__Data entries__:
================

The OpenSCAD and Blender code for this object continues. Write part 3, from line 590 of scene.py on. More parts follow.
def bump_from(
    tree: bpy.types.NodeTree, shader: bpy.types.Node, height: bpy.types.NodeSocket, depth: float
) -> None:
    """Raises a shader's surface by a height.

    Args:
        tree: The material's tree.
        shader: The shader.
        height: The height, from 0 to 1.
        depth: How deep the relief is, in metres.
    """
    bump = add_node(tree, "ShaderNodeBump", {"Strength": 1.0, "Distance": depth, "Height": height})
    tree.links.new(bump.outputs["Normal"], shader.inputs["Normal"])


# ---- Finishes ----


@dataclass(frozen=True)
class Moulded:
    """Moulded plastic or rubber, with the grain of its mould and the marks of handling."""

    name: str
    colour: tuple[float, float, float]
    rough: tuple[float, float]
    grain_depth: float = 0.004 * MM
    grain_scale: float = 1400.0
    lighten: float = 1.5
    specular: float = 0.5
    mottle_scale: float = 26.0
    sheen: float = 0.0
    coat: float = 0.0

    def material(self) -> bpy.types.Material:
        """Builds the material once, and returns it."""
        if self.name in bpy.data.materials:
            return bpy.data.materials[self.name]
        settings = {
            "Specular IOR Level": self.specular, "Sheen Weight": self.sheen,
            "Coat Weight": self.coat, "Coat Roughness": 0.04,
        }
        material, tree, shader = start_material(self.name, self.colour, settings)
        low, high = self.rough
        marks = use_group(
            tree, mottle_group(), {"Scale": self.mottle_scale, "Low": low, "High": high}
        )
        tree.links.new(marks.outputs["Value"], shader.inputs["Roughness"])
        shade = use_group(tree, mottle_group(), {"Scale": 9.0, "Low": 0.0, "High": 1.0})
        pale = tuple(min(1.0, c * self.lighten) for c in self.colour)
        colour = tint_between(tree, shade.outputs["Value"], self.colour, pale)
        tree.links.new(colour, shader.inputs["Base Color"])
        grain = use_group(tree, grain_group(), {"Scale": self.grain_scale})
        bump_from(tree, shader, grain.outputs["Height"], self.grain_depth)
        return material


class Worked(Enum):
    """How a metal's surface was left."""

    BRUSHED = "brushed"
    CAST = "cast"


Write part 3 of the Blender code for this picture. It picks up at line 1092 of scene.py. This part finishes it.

================

__WHAT TO WORK ON__:
Filter out every line that lacks the word "Write", and copy the rest.

__WRITTEN REPLY__:
The OpenSCAD and Blender code for this object continues. Write part 3, from line 590 of scene.py on. More parts follow.
Write part 3 of the Blender code for this picture. It picks up at line 1092 of scene.py. This part finishes it.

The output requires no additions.